Your task:
In the listing below, locate the line containing "obj.parent = None"; reproduce that line and all lines that follow it, unchanged.

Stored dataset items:
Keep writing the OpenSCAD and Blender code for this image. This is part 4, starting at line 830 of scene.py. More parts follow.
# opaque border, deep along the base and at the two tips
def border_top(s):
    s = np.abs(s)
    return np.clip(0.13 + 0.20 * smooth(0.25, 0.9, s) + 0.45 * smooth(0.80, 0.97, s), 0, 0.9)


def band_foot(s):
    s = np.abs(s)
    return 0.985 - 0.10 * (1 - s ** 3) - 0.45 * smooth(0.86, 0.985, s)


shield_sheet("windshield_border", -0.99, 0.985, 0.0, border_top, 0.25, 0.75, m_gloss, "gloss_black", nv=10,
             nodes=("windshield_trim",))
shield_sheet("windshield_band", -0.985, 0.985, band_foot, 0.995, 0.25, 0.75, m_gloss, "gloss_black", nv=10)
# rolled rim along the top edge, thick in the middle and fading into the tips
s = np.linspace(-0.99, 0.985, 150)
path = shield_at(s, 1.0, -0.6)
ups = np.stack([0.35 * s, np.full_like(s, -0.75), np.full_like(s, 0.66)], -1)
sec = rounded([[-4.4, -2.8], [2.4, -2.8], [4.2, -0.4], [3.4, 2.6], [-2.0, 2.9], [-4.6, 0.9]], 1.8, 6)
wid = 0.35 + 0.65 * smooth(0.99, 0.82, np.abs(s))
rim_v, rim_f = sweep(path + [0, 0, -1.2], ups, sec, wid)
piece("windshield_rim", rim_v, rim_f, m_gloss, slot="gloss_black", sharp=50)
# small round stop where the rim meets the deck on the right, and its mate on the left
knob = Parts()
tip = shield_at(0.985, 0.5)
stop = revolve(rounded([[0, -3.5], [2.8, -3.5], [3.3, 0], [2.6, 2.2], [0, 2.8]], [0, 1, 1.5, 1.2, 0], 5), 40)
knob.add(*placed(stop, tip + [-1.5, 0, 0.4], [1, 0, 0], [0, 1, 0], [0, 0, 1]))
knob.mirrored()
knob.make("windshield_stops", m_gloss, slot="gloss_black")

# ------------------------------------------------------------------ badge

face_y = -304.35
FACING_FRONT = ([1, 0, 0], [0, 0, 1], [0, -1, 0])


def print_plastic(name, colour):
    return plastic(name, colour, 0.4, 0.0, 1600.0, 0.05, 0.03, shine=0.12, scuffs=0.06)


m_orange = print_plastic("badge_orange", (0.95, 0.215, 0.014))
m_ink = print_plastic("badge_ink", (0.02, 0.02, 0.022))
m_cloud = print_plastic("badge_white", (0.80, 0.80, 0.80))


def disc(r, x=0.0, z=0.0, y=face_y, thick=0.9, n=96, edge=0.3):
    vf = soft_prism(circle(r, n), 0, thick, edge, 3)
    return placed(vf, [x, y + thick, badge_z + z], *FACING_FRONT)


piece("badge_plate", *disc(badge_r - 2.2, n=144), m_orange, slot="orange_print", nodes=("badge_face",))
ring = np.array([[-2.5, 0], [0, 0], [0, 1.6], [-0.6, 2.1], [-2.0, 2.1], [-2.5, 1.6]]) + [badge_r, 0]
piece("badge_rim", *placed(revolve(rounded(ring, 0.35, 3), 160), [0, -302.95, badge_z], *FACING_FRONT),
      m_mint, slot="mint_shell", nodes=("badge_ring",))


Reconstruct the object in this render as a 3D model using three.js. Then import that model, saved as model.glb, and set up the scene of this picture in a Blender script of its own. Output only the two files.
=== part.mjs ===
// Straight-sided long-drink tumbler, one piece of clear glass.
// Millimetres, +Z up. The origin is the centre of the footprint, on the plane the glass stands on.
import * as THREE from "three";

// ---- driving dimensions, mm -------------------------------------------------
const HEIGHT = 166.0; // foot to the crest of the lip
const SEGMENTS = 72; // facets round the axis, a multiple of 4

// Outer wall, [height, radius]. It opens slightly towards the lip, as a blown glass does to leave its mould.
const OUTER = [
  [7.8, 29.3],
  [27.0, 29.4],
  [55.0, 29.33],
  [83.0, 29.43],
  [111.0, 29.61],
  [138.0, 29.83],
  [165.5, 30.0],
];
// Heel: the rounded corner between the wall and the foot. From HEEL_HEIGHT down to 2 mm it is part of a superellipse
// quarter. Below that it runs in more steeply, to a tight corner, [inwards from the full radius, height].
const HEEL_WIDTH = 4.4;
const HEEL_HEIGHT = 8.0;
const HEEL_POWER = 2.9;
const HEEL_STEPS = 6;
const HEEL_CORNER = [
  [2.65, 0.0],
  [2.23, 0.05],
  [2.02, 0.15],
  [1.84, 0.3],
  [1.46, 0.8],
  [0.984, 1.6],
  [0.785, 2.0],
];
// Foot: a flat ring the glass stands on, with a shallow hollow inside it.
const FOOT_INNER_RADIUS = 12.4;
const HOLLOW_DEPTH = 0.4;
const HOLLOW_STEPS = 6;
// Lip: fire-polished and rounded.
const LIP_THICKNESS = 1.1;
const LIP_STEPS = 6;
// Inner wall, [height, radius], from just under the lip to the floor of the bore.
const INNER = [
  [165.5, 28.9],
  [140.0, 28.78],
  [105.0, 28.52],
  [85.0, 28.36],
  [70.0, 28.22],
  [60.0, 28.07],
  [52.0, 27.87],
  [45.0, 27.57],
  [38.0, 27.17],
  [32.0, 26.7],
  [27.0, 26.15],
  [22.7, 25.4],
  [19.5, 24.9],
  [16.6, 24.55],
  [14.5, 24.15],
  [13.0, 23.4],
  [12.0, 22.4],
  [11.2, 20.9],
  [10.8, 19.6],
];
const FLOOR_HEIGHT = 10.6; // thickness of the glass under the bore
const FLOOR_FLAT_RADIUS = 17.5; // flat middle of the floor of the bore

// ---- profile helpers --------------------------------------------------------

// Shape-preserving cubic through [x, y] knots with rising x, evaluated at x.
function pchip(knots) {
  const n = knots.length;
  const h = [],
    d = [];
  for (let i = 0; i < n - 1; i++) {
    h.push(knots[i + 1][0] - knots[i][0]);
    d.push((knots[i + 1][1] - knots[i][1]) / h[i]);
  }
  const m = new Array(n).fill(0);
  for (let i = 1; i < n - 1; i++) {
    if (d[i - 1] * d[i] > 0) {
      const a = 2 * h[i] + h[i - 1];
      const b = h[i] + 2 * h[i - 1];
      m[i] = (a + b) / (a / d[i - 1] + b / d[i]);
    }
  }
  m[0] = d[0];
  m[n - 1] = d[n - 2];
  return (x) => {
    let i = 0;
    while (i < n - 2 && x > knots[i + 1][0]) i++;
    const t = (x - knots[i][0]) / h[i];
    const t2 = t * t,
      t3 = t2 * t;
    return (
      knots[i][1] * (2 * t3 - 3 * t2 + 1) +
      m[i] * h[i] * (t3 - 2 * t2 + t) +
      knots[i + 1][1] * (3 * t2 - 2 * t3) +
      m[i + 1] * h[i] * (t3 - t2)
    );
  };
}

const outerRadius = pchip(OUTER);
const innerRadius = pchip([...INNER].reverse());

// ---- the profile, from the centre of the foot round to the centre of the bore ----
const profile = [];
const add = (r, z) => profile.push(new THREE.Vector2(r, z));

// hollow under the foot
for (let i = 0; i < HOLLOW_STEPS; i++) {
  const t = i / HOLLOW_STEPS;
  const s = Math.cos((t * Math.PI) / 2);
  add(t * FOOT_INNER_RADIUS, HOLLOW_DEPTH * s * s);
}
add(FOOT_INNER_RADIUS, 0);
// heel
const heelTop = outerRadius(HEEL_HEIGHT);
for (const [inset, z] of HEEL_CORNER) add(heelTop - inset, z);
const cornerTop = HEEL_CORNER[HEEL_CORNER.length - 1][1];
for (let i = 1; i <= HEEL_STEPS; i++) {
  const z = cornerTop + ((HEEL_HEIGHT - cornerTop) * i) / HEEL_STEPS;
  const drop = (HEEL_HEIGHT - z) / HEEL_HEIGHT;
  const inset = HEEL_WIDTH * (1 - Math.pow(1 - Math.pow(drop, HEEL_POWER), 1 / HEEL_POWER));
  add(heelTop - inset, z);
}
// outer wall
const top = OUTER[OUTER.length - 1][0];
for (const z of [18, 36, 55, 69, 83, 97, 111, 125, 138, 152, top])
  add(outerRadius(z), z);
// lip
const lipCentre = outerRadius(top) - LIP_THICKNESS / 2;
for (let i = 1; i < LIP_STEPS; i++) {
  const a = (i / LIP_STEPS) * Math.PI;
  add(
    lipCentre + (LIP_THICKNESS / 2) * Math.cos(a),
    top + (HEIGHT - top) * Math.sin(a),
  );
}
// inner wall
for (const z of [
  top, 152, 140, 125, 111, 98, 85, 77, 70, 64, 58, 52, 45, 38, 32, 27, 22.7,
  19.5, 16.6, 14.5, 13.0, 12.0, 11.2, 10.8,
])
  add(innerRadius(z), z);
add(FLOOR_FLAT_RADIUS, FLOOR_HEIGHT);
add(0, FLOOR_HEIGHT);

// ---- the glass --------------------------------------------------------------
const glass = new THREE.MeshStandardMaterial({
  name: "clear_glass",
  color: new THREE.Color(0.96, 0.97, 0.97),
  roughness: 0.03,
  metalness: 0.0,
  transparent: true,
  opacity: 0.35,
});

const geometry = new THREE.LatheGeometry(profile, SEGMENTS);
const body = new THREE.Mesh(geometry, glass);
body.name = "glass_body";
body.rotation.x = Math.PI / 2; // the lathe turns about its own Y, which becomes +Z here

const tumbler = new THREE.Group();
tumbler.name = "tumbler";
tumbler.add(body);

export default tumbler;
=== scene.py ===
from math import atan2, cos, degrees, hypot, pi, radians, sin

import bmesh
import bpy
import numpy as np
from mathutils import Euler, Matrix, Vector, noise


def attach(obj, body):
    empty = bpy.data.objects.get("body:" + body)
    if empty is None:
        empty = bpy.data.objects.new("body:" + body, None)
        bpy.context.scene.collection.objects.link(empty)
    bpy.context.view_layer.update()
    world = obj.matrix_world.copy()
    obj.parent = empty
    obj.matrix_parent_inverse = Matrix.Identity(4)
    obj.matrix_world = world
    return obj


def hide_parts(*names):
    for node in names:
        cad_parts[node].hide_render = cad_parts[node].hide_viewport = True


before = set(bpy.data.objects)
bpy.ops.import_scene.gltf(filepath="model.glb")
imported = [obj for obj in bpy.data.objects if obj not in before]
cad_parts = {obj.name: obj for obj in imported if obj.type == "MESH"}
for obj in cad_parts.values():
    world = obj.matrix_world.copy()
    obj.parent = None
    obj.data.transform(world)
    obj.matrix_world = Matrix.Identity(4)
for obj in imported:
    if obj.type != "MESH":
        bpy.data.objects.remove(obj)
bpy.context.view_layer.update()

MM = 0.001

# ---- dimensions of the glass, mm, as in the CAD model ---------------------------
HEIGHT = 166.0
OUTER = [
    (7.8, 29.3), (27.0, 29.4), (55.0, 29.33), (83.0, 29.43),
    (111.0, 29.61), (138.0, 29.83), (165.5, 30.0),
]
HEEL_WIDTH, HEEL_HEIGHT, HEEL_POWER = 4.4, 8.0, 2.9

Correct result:
    obj.parent = None
    obj.data.transform(world)
    obj.matrix_world = Matrix.Identity(4)
for obj in imported:
    if obj.type != "MESH":
        bpy.data.objects.remove(obj)
bpy.context.view_layer.update()

MM = 0.001

# ---- dimensions of the glass, mm, as in the CAD model ---------------------------
HEIGHT = 166.0
OUTER = [
    (7.8, 29.3), (27.0, 29.4), (55.0, 29.33), (83.0, 29.43),
    (111.0, 29.61), (138.0, 29.83), (165.5, 30.0),
]
HEEL_WIDTH, HEEL_HEIGHT, HEEL_POWER = 4.4, 8.0, 2.9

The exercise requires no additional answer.